◆ To do
Make an exact copy of the lines below.

◆ Dataset section

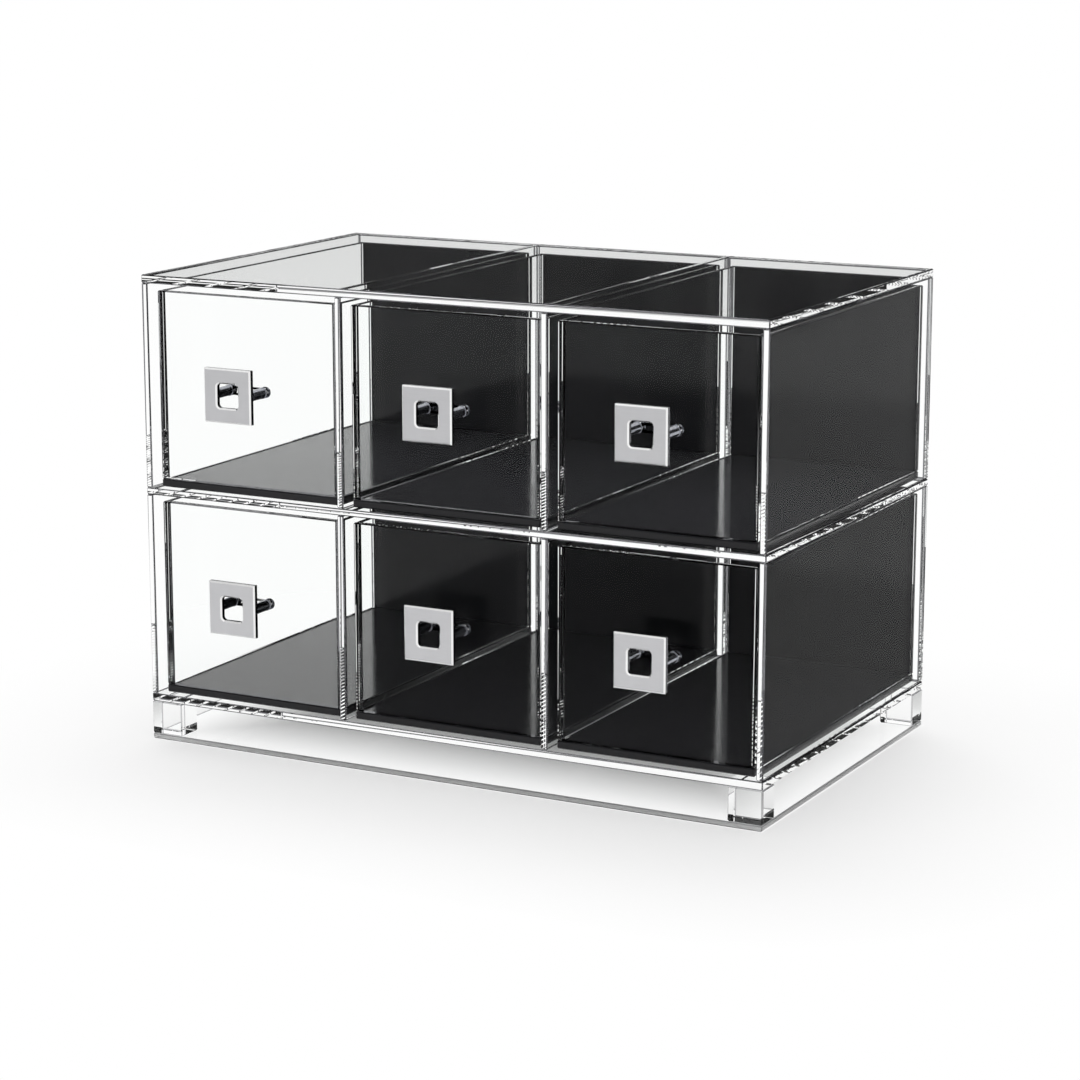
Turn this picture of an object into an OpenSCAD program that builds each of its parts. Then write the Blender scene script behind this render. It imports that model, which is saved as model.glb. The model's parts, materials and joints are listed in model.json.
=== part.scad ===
// Countertop bread display case: a clear sheet case on block feet that holds two rows
// of three clear drawers, each with a black floor and rear and a square metal pull.
// The origin is the centre of the base's underside. The drawers open towards -Y.

/* [Case] */
// Width of the case, left to right
case_w = 480; // [390:5:600]
// Depth of the case, front to back
case_d = 290; // [230:5:360]
// Clear height of each drawer bay
bay_h = 146; // [115:1:190]
// Thickness of the top and bottom panels
deck_t = 6; // [4:0.5:10]
// Thickness of the shelf between the two rows
shelf_t = 5; // [4:0.5:8]
// Thickness of the side panels and the dividers
wall_t = 5; // [4:0.5:8]
// Thickness of the clear panel behind each bay
back_t = 5; // [3:0.5:8]
// Cement line between two glued sheets
glue_gap = 0.1; // [0.05:0.05:0.2]

/* [Base] */
// Thickness of the clear plate under the feet
base_t = 4; // [3:0.5:8]
// Height of each block foot
foot_h = 24; // [12:1:40]
// Width of each foot, along the front
foot_w = 25; // [12:1:45]
// Depth of each foot, along the side
foot_d = 20; // [12:1:45]

/* [Drawers] */
// Space between a drawer and the panel on each side of it
side_gap = 4; // [0.5:0.5:8]
// Space above a drawer
top_gap = 5.5; // [1:0.5:10]
// Running clearance under a drawer
glide_gap = 0.3; // [0.1:0.1:0.6]
// Clearance between a shut drawer and the back panel
stop_gap = 0.3; // [0.1:0.1:0.8]
// Distance of a shut drawer behind the front of the case
recess = 6.5; // [0:0.5:15]
// Thickness of the black drawer floor
floor_t = 5.5; // [3:0.5:8]
// Thickness of the clear drawer front
front_t = 5; // [3:0.5:8]
// Thickness of the clear drawer sides and the black drawer rear
box_t = 4; // [3:0.5:8]

/* [Pulls] */
// Side of the square pull plate
plate_w = 38; // [34:1:60]
// Thickness of the pull plate
plate_t = 4; // [3:0.5:6]
// Width of the plate's rim, from its edge to the square window
rim_w = 10.5; // [9:0.5:13]
// Corner radius of the window
window_r = 2.5; // [0.5:0.5:3.5]
// Height of the pull's centre above the underside of the drawer
pull_z = 74; // [40:1:90]
// Diameter of the two posts that carry the plate
post_d = 8; // [6:0.5:8]
// Length of the posts, from the drawer front to the plate
post_l = 20; // [14:1:40]

/* [Fixings] */
// Outside diameter of the screws
screw_d = 4; // [3:0.5:4]
// Diameter of the screw heads
head_d = 8; // [6:0.5:9]
// Thickness of the screw heads
head_t = 2.5; // [1.5:0.5:3]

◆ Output
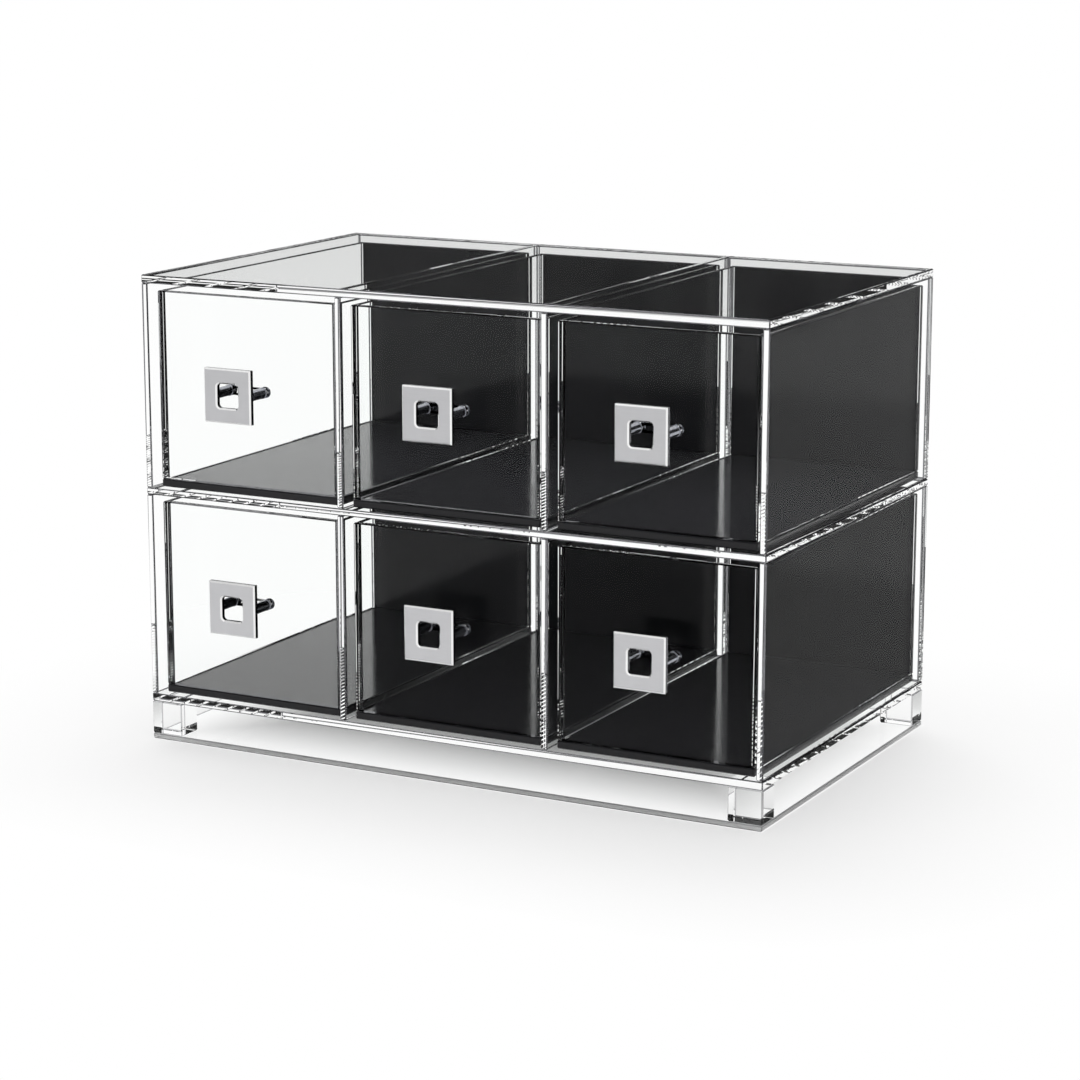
Turn this picture of an object into an OpenSCAD program that builds each of its parts. Then write the Blender scene script behind this render. It imports that model, which is saved as model.glb. The model's parts, materials and joints are listed in model.json.
=== part.scad ===
// Countertop bread display case: a clear sheet case on block feet that holds two rows
// of three clear drawers, each with a black floor and rear and a square metal pull.
// The origin is the centre of the base's underside. The drawers open towards -Y.

/* [Case] */
// Width of the case, left to right
case_w = 480; // [390:5:600]
// Depth of the case, front to back
case_d = 290; // [230:5:360]
// Clear height of each drawer bay
bay_h = 146; // [115:1:190]
// Thickness of the top and bottom panels
deck_t = 6; // [4:0.5:10]
// Thickness of the shelf between the two rows
shelf_t = 5; // [4:0.5:8]
// Thickness of the side panels and the dividers
wall_t = 5; // [4:0.5:8]
// Thickness of the clear panel behind each bay
back_t = 5; // [3:0.5:8]
// Cement line between two glued sheets
glue_gap = 0.1; // [0.05:0.05:0.2]

/* [Base] */
// Thickness of the clear plate under the feet
base_t = 4; // [3:0.5:8]
// Height of each block foot
foot_h = 24; // [12:1:40]
// Width of each foot, along the front
foot_w = 25; // [12:1:45]
// Depth of each foot, along the side
foot_d = 20; // [12:1:45]

/* [Drawers] */
// Space between a drawer and the panel on each side of it
side_gap = 4; // [0.5:0.5:8]
// Space above a drawer
top_gap = 5.5; // [1:0.5:10]
// Running clearance under a drawer
glide_gap = 0.3; // [0.1:0.1:0.6]
// Clearance between a shut drawer and the back panel
stop_gap = 0.3; // [0.1:0.1:0.8]
// Distance of a shut drawer behind the front of the case
recess = 6.5; // [0:0.5:15]
// Thickness of the black drawer floor
floor_t = 5.5; // [3:0.5:8]
// Thickness of the clear drawer front
front_t = 5; // [3:0.5:8]
// Thickness of the clear drawer sides and the black drawer rear
box_t = 4; // [3:0.5:8]

/* [Pulls] */
// Side of the square pull plate
plate_w = 38; // [34:1:60]
// Thickness of the pull plate
plate_t = 4; // [3:0.5:6]
// Width of the plate's rim, from its edge to the square window
rim_w = 10.5; // [9:0.5:13]
// Corner radius of the window
window_r = 2.5; // [0.5:0.5:3.5]
// Height of the pull's centre above the underside of the drawer
pull_z = 74; // [40:1:90]
// Diameter of the two posts that carry the plate
post_d = 8; // [6:0.5:8]
// Length of the posts, from the drawer front to the plate
post_l = 20; // [14:1:40]

/* [Fixings] */
// Outside diameter of the screws
screw_d = 4; // [3:0.5:4]
// Diameter of the screw heads
head_d = 8; // [6:0.5:9]
// Thickness of the screw heads
head_t = 2.5; // [1.5:0.5:3]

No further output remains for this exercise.